Theresa Patterson services
Services for Theresa Patterson, 78, the widow of trainer Dennis Patterson, will be held Tuesday, Sept. 2, at St. Timothy Catholic Church in San Mateo at 11 a.m. Pacific.
“Although she wasn’t working at the barn, she was a big part of dad’s life. She loved the horses and the people,” said her son, Dennis. She also is survived by her son, Bill, who took over the barn after his father’s death.
She was a breeder and owner.
Marathon McDonald
Trainer Melanie McDonald was “thrilled beyond belief” to saddle her second straight Humboldt County Marathon winner Sunday at Ferndale as Mahogany Run ($14.80) led every step of the 1 5/8-mile race.
McDonald saddled the 2013 winner, A Thousand Aces, and shipped Mahogany Run to Ferndale two weeks early to prepare him for the race, which he won by 2 3/4 lengths over Falling Knife, the 2012 winner who headed Big Swig for second in the final stride.
“I was taught you have to have a horse plenty fit for this race,” McDonald said of the race, in which horses pass the finish line four times. “If it means a lot of galloping, that’s the ticket, and it certainly paid off again.”
Hugo Herrera gave Mahogany Run a masterful ride and had earlier won the mule stakes with Bar JF Red Ticket and the Arabian stakes with Ayers.

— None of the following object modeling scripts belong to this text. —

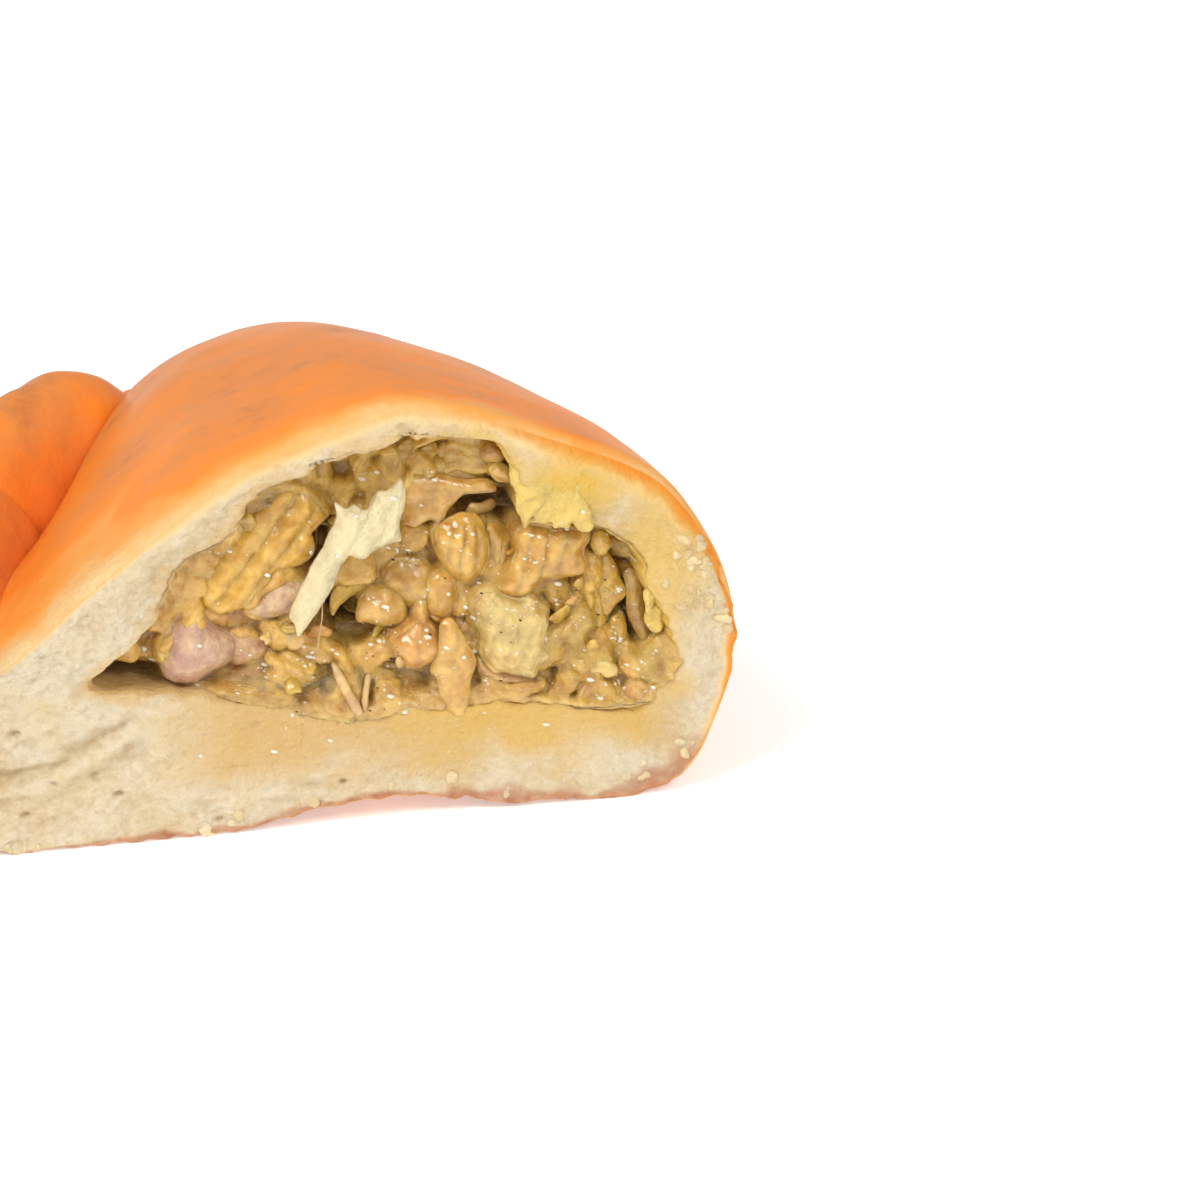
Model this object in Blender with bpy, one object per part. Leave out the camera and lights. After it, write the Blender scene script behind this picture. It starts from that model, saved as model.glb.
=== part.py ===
"""Half of a baked half-moon empanada, cut straight across and filled with chicken and onion.

The cut looks along -Y and the body runs back along +Y to its closed tip. The round fold is
on +X and the rope of pleats that seals the edge is on -X. The base is at z = 0.
Lengths are in millimetres from the cut's plane until a mesh is made, and then in metres.
"""

import math

import bmesh
import bpy
import numpy as np

MM = 0.001

# Outer sizes
LENGTH = 77.9  # from the cut to the closed tip
FACE_CENTRE = (4.0, 21.0)  # x, z that the cut outline is measured round
TIP_CENTRE = (1.9, 14.9)  # x, z of the tip
TIP_HALF = (26.8, 21.5)  # half width and half height that sections take on towards the tip
NARROWING = 0.76  # how fast sections shrink: 1 is an ellipse, less is blunter
BASE_NARROWING = 0.2  # the same below the middle, so that the body lies flat nearly to its tip
BASE_FULLNESS = 0.25  # how much further down sections reach before the base flattens them
LEAN = -4.4  # how far the crest drifts towards the rope, by the tip
ORIGIN = (-1.9, 37.9)  # x, y of the middle of the whole, which becomes x = y = 0

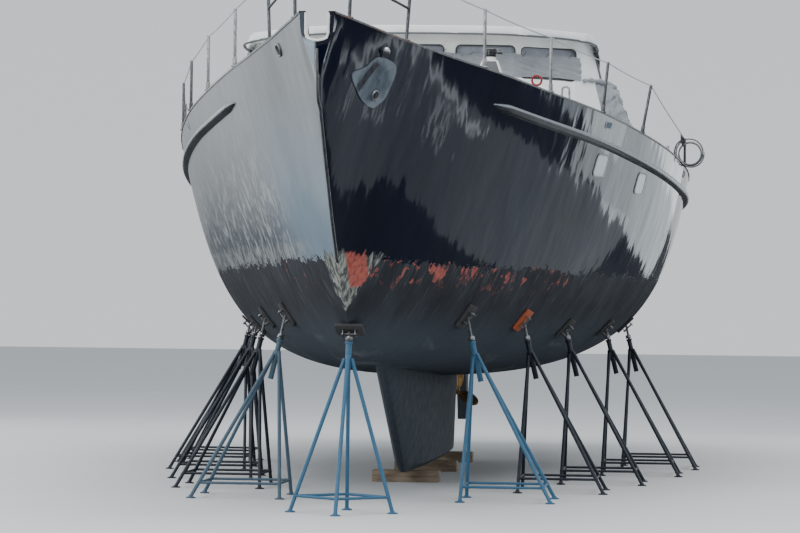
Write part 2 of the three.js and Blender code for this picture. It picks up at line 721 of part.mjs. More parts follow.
// Hatch lid about its hinge line, along its forward edge
const HATCH_LID = { hingeX: 5455, bottom: 3745, length: 710, half: 355, thick: 30 };
const makeHatchLid = () => box(-HATCH_LID.length, 0, -HATCH_LID.half, HATCH_LID.half, 0, HATCH_LID.thick);

const WINDLASS = { x: 6900, half: 130, top: 3960, axleZ: 3870, drumY: 194 };

function makeWindlass() {
  const { x, half, top, axleZ } = WINDLASS;
  const body = prismY(roundedRectangle(x - 140, x + 140, 3600, top, 60), -half, half, 3);
  const boss = rod([x, half - 10, axleZ], [x, half + 10, axleZ], 45, 12);
  return cut(join([body, boss]), [BELOW_DECK]);
}

// A waisted drum about its own centre, its axis upright before it is placed
function drum(radius, waist, half) {
  const top = radius * 0.92;
  return turned([
    [0, -half], [radius, -half], [radius, -half * 0.7], [waist, -half * 0.3],
    [waist, half * 0.4], [top, half * 0.8], [top, half], [0, half],
  ]);
}

// Ventilator: a tall box with sloping shoulders, a neck and a dark cap
function makeVentilator() {
  const VENT = { x: 4600, y: 1087, half: 106, shoulder: 3995, neckFoot: 4110, capFoot: 4180, top: 4228 };
  const { x, y, half, shoulder, neckFoot, capFoot, top } = VENT;
  const corners = [[-1, -1], [1, -1], [1, 1], [-1, 1]];
  const square = (size, z) => corners.map(([a, b]) => [x + a * size, y + b * size, z]);
  const trunk = loft([square(half, 3500), square(half, shoulder), square(half * 0.6, neckFoot)]);
  const neck = rod([x, y, neckFoot - 10], [x, y, capFoot + 10], 50, 12);
  const cap = rod([x, y, capFoot], [x, y, top], 66, 12, 60);
  return cut(join([trunk, neck, cap]), [BELOW_DECK]);
}

const MAST_STEP = { x: 1700, radius: 210, top: 3545 };

function makeMastStep() {
  const { x, radius, top } = MAST_STEP;
  return cut(rod([x, 0, 3400], [x, 0, top], radius, 24), [BELOW_DECK]);
}

// Shroud plates on the side deck: one strip with three tangs
function makeChainplates(side) {
  const STRIP = {
    bow: 2100, stern: 1300, inner: 1905, outer: 1985,
    height: 14, tangHeight: 190, tangs: [1420, 1700, 1980],
  };
  const { bow, stern, inner, outer, height, tangHeight, tangs } = STRIP;
  const [y0, y1] = side > 0 ? [inner, outer] : [-outer, -inner];
  const middle = (y0 + y1) / 2;
  const base = deckTop(STRIP.tangs[1]);
  const strip = box(stern, bow, y0, y1, base - 100, base + height + 20);
  const blades = tangs.map((x) => box(x - 32, x + 32, middle - 7, middle + 7, base, base + tangHeight));
  return cut(join([strip, ...blades]), [BELOW_DECK]);
}

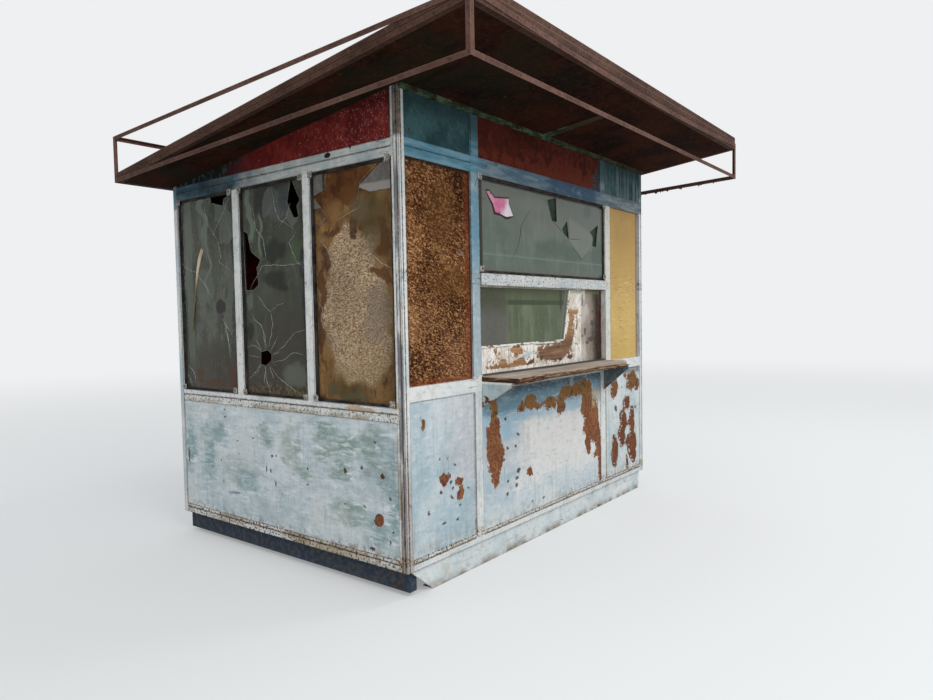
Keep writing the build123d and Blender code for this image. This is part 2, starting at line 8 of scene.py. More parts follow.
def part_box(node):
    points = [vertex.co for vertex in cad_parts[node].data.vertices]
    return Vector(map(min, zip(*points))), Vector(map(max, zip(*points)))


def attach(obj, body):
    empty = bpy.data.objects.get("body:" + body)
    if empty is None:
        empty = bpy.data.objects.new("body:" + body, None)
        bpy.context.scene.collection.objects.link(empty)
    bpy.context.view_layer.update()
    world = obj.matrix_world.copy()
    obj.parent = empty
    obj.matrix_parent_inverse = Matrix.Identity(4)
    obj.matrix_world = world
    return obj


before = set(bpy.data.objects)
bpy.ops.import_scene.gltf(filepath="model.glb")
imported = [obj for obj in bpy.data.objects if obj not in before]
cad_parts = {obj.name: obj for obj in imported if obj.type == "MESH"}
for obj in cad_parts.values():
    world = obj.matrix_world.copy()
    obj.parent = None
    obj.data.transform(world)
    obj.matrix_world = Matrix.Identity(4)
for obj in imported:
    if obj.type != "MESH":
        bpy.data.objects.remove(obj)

# The walls' left front corner at ground level. Places on the walls are given from it
# in metres: x to the right along the front, y to the back, z up.
CORNER = Vector((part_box("front_frame")[0].x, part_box("front_frame")[0].y, 0.0))
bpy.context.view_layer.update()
WALL_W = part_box("front_frame")[1].x - CORNER.x

# Camera, as solved from the walls' and the roof's edges in the photograph
EYE = Vector((-4.0121, -3.2157, 1.504))
AIM = Vector((0.7889, 0.6126, -0.0493))
RIGHT = Vector((0.6125, -0.7902, -0.018))
LENS = 26.767
FILM = 36.0

# Soft studio light and a pale floor that fades into the backdrop
BACKDROP = (0.86, 0.87, 0.88, 1.0)
SKY_LIGHT = (0.93, 0.97, 1.0, 1.0)
SKY_LEVEL = 0.8
FLOOR_RADIUS = 70.0
FLOOR_SEEN = (0.72, 0.725, 0.72, 1.0)
FLOOR_BOUNCE = (0.2, 0.2, 0.19, 1.0)
FADE_NEAR = 2.5
FADE_FAR = 20.0
FADE_LEAST = 0.3
LAMP_AIM = Vector((0, 0, 1.2))


def show(thing):
    bpy.context.scene.collection.objects.link(thing)
    return thing


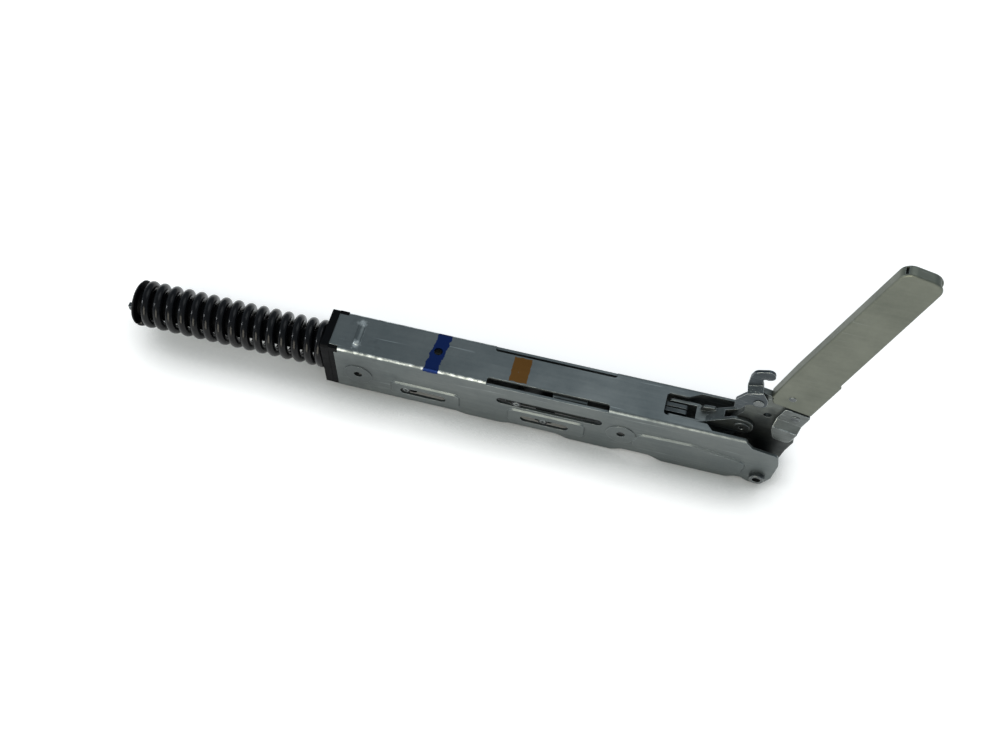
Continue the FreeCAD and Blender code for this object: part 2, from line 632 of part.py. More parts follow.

He had four wins Sunday.
◗ Joe Crispin won the jockey title with 78 points (based on a 5-3-1 points system for first-, second-, and third-place finishes). Jake Samuels was second with 49. Quinn Howey won his second straight training title with eight wins and 57 points. Helen Shelley, whose runners finished first, second, third, and fourth in the Ferndale Arabian Stakes, was second with 35 points.